Start of Data rows

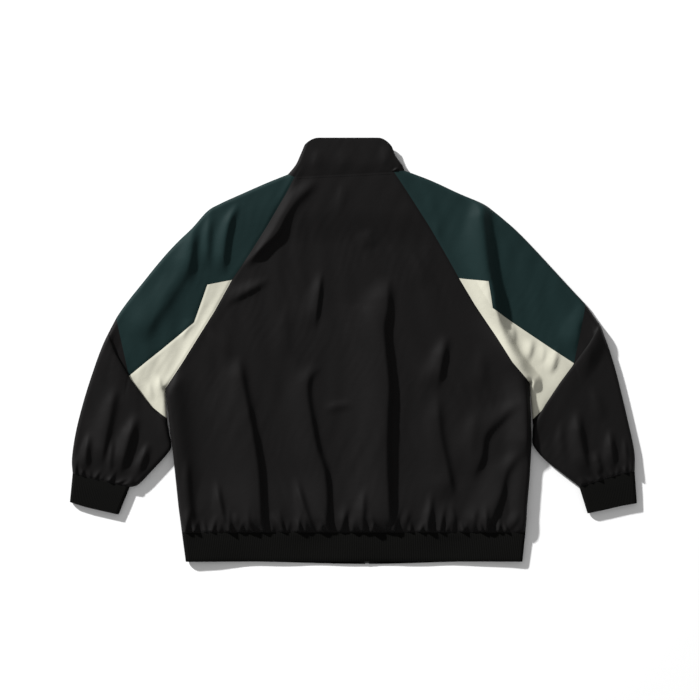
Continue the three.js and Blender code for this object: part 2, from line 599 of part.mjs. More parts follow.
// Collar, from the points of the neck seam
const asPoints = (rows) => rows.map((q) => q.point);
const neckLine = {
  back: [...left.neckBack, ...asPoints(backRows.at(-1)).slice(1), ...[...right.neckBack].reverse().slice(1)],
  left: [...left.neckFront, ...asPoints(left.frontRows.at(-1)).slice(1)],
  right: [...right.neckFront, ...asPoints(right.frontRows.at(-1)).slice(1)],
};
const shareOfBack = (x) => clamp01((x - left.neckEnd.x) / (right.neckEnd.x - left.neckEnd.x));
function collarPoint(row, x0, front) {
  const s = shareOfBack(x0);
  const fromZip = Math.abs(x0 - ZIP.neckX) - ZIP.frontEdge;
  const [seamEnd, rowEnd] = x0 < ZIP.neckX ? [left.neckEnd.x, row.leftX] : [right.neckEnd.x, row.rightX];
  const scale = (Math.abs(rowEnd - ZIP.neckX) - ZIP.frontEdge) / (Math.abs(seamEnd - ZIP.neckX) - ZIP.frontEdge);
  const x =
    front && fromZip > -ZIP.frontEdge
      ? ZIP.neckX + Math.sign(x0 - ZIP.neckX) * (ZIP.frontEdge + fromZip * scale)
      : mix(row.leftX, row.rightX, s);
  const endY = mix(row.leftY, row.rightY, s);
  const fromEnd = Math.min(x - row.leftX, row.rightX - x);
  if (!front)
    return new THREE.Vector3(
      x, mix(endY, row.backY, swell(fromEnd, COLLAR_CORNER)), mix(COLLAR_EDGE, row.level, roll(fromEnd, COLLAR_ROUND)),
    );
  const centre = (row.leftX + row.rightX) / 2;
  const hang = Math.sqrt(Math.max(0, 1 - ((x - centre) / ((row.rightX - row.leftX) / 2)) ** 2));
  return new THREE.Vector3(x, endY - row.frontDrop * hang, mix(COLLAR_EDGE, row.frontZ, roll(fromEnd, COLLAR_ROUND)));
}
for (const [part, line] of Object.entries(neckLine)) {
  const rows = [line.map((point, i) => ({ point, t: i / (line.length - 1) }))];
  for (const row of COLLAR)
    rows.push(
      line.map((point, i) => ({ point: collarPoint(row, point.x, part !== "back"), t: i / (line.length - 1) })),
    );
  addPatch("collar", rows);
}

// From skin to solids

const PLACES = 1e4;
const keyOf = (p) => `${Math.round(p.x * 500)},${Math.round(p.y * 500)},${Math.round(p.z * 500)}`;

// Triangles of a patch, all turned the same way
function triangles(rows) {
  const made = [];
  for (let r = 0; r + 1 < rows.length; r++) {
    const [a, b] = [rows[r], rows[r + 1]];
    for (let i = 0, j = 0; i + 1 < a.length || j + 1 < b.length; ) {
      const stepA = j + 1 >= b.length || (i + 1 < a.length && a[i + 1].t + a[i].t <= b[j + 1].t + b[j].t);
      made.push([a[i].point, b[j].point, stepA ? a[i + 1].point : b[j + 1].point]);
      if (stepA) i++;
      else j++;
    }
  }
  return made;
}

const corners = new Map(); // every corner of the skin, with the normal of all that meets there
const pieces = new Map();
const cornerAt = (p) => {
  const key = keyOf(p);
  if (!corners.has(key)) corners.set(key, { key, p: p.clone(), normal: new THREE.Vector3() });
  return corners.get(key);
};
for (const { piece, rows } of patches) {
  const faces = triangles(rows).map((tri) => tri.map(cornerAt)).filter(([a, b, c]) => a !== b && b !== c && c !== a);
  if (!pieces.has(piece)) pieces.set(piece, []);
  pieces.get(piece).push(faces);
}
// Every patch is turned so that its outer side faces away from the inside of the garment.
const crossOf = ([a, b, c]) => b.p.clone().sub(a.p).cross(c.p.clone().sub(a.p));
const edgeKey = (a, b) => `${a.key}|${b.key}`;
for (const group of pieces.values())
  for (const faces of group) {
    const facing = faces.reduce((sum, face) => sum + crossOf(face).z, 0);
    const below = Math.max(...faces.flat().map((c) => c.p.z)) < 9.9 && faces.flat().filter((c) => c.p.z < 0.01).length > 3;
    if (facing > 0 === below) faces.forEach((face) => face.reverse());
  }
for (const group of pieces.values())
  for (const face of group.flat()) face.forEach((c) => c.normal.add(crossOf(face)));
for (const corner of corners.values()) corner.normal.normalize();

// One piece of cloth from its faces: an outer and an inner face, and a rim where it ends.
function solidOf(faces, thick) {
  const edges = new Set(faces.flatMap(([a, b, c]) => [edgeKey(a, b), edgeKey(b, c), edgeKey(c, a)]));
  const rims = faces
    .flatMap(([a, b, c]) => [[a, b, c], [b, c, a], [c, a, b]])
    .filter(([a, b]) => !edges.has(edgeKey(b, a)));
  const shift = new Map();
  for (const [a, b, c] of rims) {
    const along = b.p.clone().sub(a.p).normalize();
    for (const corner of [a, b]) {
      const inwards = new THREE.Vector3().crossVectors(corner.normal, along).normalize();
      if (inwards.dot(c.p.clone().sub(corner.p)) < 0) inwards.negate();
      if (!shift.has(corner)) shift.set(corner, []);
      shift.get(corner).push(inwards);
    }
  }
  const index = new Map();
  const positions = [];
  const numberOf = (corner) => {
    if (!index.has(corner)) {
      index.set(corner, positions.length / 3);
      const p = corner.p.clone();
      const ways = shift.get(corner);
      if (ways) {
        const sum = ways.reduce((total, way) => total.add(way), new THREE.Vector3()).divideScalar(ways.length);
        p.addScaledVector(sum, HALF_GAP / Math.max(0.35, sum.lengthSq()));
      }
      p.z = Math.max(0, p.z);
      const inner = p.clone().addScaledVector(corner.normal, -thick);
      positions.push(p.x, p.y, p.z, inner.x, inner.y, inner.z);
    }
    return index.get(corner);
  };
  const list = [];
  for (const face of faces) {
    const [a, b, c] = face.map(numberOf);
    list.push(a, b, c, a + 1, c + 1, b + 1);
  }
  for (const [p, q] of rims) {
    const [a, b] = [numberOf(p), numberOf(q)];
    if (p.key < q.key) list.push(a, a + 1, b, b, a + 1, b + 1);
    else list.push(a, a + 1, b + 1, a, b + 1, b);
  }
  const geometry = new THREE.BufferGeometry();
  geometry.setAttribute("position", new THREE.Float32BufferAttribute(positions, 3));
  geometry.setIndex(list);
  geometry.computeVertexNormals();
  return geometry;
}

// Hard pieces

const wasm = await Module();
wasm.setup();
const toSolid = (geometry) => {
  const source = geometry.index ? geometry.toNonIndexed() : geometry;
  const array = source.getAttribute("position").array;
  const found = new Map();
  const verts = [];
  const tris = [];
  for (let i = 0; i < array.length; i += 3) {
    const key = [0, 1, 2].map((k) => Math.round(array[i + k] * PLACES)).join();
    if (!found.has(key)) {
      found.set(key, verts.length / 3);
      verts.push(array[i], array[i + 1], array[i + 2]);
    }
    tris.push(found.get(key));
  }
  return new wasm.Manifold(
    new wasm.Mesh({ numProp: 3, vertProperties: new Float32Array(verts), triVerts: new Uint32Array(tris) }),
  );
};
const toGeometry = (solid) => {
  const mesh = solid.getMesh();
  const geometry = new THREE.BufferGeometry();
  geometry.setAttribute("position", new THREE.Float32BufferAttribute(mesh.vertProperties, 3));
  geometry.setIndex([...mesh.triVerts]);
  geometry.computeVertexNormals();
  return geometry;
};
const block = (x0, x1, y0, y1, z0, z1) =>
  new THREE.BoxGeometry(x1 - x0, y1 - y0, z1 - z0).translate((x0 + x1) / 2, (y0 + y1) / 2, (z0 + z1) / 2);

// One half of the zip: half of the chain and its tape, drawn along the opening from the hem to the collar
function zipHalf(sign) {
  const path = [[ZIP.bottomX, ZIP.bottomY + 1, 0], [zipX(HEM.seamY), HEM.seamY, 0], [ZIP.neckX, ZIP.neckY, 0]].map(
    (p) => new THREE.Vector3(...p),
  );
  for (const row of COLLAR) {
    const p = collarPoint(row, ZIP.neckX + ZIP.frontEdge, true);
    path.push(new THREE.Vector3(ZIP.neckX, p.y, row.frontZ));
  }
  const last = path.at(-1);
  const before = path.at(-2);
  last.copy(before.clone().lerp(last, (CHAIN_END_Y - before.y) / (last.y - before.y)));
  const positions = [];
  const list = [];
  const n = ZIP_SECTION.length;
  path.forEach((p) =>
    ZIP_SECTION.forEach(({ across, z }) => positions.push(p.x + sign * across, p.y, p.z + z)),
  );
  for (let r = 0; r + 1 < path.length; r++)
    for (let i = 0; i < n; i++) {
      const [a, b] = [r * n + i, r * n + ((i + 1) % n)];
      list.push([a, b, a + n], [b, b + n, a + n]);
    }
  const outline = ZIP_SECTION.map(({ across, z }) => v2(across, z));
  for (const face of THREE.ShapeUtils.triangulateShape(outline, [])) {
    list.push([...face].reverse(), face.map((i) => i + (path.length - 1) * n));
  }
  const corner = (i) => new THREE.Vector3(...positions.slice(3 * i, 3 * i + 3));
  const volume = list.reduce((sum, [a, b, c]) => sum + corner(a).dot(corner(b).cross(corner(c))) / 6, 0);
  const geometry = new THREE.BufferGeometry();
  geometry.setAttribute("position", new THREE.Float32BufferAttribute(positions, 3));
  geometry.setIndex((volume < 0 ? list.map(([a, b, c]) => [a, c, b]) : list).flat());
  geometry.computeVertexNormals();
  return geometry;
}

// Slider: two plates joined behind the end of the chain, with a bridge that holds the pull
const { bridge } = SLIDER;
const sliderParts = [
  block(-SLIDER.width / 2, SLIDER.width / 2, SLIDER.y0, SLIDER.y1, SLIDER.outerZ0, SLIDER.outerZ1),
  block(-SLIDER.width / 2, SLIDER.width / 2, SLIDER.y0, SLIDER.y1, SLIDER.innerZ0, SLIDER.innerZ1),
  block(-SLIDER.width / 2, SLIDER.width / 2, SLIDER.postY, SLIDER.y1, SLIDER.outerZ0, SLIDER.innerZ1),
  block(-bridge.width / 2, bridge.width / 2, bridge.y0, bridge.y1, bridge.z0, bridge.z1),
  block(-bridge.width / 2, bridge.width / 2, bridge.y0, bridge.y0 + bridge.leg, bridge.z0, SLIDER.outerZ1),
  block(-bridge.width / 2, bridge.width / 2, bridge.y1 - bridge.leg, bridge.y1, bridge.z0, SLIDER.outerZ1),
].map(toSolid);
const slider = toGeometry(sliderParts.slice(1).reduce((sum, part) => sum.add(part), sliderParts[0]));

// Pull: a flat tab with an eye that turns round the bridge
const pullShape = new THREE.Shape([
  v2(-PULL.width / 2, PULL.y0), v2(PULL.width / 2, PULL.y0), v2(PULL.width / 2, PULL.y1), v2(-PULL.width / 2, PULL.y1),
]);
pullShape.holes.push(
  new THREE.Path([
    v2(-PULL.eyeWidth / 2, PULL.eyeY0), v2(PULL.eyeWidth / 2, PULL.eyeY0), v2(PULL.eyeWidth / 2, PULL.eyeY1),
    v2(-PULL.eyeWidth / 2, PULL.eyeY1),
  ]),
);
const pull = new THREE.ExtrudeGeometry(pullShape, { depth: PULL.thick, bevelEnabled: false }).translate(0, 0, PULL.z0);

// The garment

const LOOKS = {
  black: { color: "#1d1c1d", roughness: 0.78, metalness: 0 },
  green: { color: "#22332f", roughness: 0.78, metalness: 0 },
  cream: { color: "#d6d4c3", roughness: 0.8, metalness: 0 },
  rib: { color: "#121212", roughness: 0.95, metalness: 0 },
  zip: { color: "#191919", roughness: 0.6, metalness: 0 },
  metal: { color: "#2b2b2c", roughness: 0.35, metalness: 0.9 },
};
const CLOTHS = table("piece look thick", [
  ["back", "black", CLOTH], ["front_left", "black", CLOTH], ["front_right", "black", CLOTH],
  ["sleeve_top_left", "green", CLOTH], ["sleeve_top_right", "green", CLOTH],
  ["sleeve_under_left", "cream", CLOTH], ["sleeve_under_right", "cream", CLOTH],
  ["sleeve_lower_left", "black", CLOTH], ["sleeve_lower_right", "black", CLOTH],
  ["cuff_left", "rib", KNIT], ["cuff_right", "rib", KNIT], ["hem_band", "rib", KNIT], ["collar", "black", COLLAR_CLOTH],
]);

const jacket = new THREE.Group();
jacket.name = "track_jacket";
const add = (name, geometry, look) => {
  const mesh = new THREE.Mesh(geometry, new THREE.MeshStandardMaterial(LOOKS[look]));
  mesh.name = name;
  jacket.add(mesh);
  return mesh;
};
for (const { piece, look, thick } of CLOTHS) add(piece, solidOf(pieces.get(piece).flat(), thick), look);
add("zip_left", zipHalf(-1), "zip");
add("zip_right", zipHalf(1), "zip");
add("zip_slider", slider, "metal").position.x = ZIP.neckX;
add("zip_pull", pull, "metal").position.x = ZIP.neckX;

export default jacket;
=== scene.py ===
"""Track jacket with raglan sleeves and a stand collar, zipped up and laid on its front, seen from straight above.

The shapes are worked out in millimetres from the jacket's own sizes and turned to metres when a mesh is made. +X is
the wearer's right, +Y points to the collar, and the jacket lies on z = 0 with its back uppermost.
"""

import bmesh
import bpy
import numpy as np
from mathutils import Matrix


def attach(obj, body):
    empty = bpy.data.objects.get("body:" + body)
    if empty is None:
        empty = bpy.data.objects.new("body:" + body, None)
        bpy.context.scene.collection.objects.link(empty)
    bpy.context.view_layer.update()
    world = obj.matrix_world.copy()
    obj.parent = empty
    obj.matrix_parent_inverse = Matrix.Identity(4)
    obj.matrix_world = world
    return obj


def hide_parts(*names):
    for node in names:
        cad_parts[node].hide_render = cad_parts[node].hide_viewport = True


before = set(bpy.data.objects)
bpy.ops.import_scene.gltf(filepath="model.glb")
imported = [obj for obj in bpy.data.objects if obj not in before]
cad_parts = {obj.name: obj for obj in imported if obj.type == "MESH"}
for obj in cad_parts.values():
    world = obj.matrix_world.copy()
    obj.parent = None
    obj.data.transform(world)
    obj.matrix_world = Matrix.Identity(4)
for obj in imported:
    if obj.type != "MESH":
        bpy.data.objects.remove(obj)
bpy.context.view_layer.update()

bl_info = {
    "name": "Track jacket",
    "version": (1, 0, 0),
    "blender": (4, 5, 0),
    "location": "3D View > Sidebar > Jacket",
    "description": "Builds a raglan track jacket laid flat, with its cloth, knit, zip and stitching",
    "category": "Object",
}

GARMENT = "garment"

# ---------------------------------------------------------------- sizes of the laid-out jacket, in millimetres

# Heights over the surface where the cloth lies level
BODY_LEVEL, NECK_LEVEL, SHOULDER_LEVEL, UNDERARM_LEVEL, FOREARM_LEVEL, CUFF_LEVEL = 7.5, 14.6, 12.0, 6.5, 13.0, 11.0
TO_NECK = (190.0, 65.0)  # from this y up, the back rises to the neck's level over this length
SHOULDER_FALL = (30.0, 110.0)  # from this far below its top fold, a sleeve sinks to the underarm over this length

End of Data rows
Start of Data rows

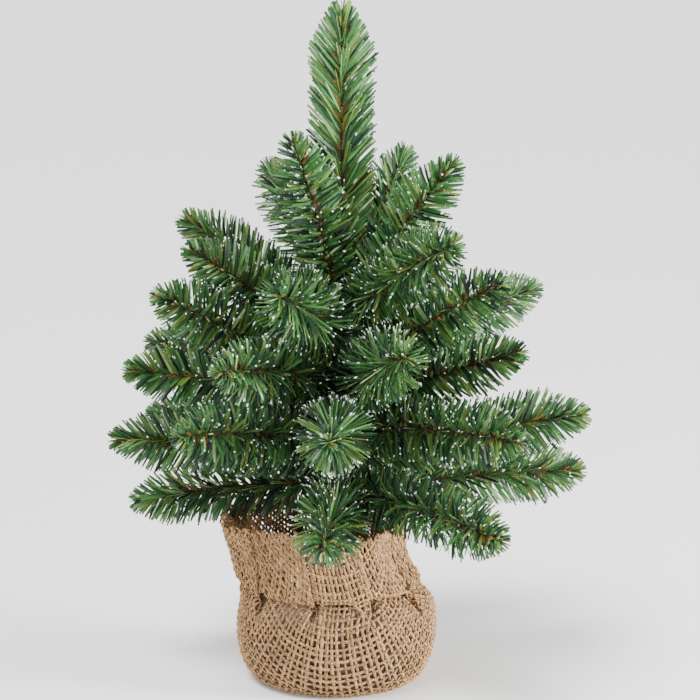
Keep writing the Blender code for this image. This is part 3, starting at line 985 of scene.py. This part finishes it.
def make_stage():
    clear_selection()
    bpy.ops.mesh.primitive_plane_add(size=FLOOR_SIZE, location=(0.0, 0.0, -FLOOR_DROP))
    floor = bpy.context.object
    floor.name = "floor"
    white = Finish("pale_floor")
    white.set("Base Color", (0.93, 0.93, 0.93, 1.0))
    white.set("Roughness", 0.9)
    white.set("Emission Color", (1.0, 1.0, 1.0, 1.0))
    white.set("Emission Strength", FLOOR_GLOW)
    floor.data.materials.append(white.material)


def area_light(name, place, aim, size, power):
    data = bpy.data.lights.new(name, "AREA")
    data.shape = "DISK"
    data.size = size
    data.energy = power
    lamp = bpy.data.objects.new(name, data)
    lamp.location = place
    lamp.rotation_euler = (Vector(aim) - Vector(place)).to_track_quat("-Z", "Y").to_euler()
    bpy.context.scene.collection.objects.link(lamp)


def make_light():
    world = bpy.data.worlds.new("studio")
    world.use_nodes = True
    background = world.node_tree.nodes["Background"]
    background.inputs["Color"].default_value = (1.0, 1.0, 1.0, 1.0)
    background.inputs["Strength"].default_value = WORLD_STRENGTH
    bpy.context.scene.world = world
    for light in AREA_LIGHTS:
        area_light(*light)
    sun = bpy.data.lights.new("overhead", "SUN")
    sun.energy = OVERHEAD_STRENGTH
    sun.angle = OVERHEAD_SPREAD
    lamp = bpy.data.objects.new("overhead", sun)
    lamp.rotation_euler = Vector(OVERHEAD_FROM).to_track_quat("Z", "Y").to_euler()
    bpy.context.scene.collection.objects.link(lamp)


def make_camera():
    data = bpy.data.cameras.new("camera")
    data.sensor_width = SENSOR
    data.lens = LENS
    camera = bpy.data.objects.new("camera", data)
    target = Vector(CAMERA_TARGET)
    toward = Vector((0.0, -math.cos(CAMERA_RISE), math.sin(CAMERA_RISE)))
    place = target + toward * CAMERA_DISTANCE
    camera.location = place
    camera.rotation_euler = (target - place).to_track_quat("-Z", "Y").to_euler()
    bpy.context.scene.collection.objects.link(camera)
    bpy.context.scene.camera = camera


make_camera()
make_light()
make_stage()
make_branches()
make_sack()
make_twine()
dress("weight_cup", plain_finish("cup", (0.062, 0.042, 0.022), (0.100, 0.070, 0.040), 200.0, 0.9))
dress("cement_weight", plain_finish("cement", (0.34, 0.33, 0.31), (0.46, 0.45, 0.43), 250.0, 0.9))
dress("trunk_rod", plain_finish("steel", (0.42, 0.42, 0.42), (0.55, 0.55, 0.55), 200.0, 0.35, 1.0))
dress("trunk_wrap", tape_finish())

End of Data rows

# Requirement
Start with the line that contains "before = set(bpy.data.objects)" and end with the line that contains "SHOULDER_FALL = (30.0, 110.0)"; give those lines again exactly, and no others.

# Response to this task
before = set(bpy.data.objects)
bpy.ops.import_scene.gltf(filepath="model.glb")
imported = [obj for obj in bpy.data.objects if obj not in before]
cad_parts = {obj.name: obj for obj in imported if obj.type == "MESH"}
for obj in cad_parts.values():
    world = obj.matrix_world.copy()
    obj.parent = None
    obj.data.transform(world)
    obj.matrix_world = Matrix.Identity(4)
for obj in imported:
    if obj.type != "MESH":
        bpy.data.objects.remove(obj)
bpy.context.view_layer.update()

bl_info = {
    "name": "Track jacket",
    "version": (1, 0, 0),
    "blender": (4, 5, 0),
    "location": "3D View > Sidebar > Jacket",
    "description": "Builds a raglan track jacket laid flat, with its cloth, knit, zip and stitching",
    "category": "Object",
}

GARMENT = "garment"

# ---------------------------------------------------------------- sizes of the laid-out jacket, in millimetres

# Heights over the surface where the cloth lies level
BODY_LEVEL, NECK_LEVEL, SHOULDER_LEVEL, UNDERARM_LEVEL, FOREARM_LEVEL, CUFF_LEVEL = 7.5, 14.6, 12.0, 6.5, 13.0, 11.0
TO_NECK = (190.0, 65.0)  # from this y up, the back rises to the neck's level over this length
SHOULDER_FALL = (30.0, 110.0)  # from this far below its top fold, a sleeve sinks to the underarm over this length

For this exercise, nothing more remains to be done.